Lentil Soup- makes about 2 quarts
modified from Cook’s Illustrated
Note: Instead of chorizo, you can use 3 slices bacon (about 3 ounces), cut into 1/4-inch pieces, or for a vegetarian version, use olive oil.
1 chicken (or other) chorizo sausage, cut into slices
1 large onion , chopped fine (about 1 1/2 cups)
2 medium carrots , peeled and chopped medium (about 1 cup)
3 medium cloves garlic , minced or pressed through garlic press (about 1 T)
1 can (14 1/2 oz) diced tomatoes, drained
1 bay leaf
1/2t dried thyme leaves
1 cup lentils (7 oz), rinsed and picked over
1 t salt
ground black pepper
1/2 cup dry white wine
4 1/2 cups low-sodium chicken broth
1 1/2 cups water
4 small new potatoes, peeled and cut into 1/2-inch pieces
1 1/2 t balsamic vinegar
3 T minced fresh parsley leaves
-Fry chorizo in large stockpot or Dutch oven over medium-high heat, stirring occasionally, until fat is rendered and chorizo crisps on the outside, 3 to 4 minutes.
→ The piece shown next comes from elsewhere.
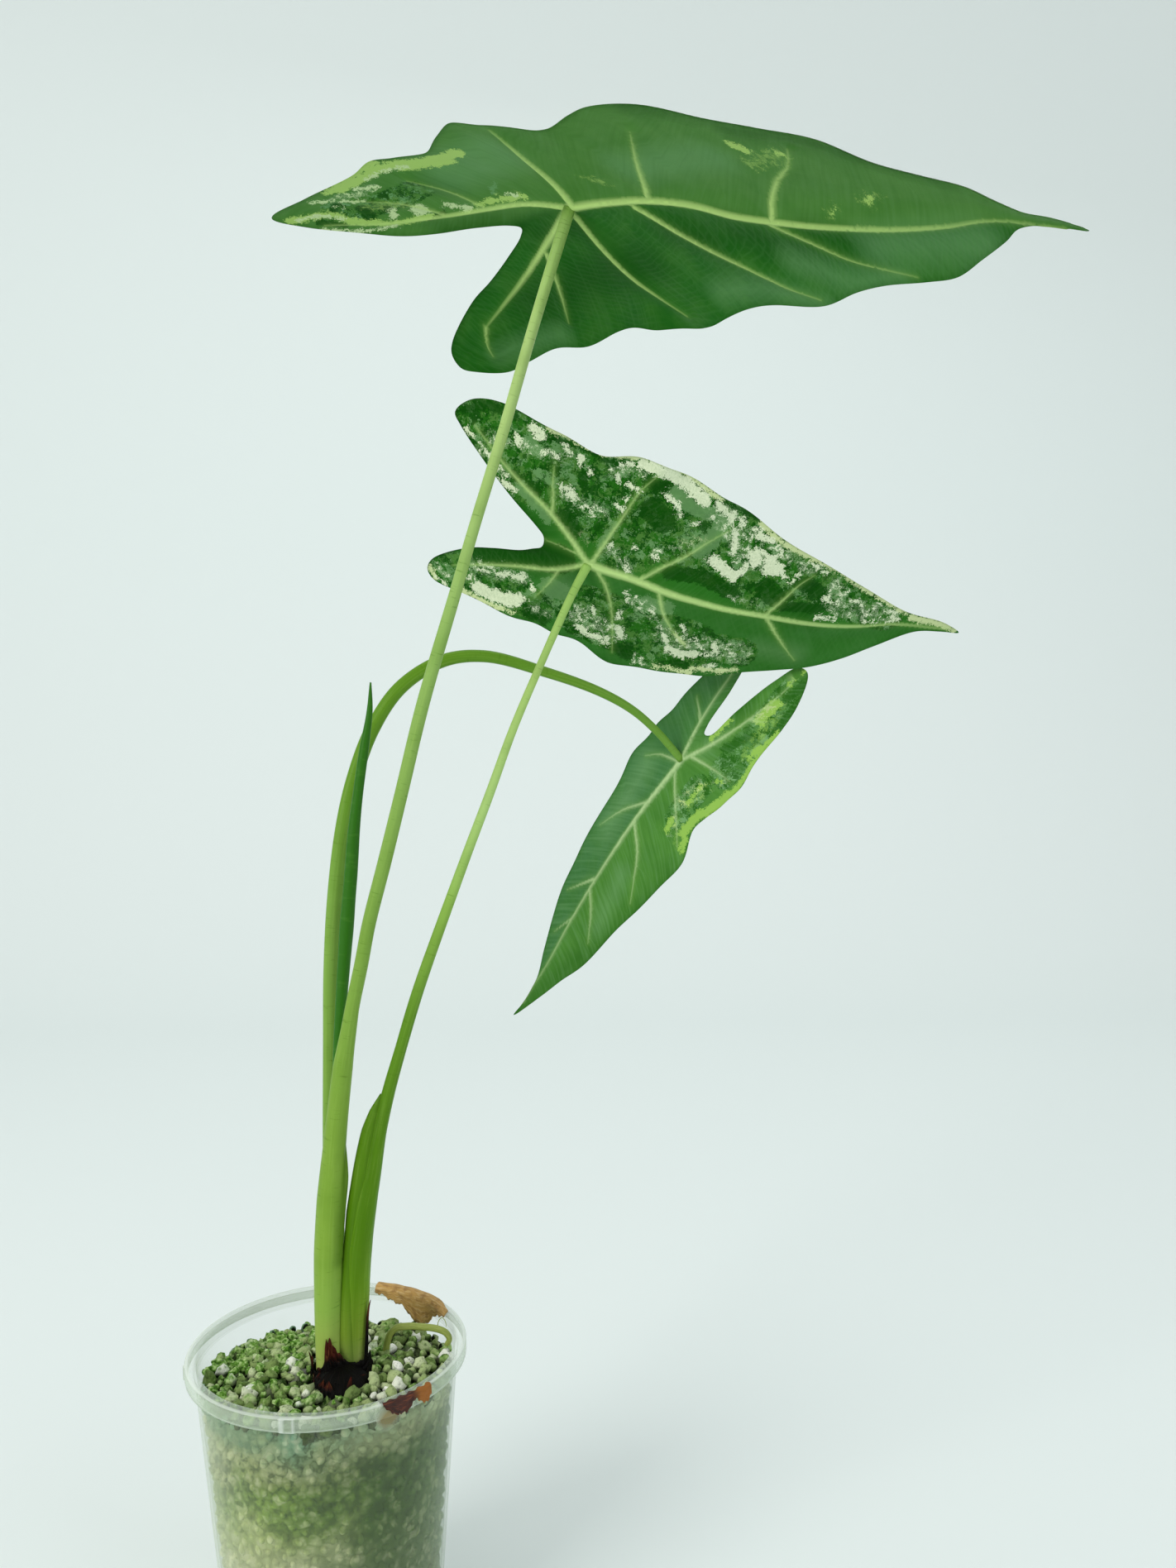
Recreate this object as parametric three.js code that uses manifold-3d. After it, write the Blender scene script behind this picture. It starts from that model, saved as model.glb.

Transfer chorizo to a paper towel-lined plate to drain. Leave the rendered fat in the pan (although you can pour some off if it is excessive). Add onion and carrots; cook, stirring occasionally, until vegetables begin to soften, about 2 minutes. Add garlic and cook until fragrant, about 30 seconds. Stir in tomatoes, bay leaf, and thyme; cook until fragrant, about 30 seconds. Stir in lentils, salt, and pepper to taste; cover, reduce heat to medium-low, and cook until vegetables are softened and lentils have darkened, 8 to 10 minutes. Uncover, increase heat to high, add wine, and bring to simmer. Add chicken broth and water; bring to boil, cover partially, and reduce heat to low. Simmer for about 20 minutes, then add in the diced potatoes. Continue to simmer until lentils are tender but still hold their shape and potatoes are cooked, about 10 to 15 minutes more.
-Discard bay leaf and puree 3 cups soup in blender until smooth, then return to pot; stir in vinegar, add the chorizo back to the pot and heat soup over medium-low until hot, about 5 minutes. Stir in 2 tablespoons parsley and serve, garnishing each bowl with some of remaining parsley and sour cream or yogurt, if desired.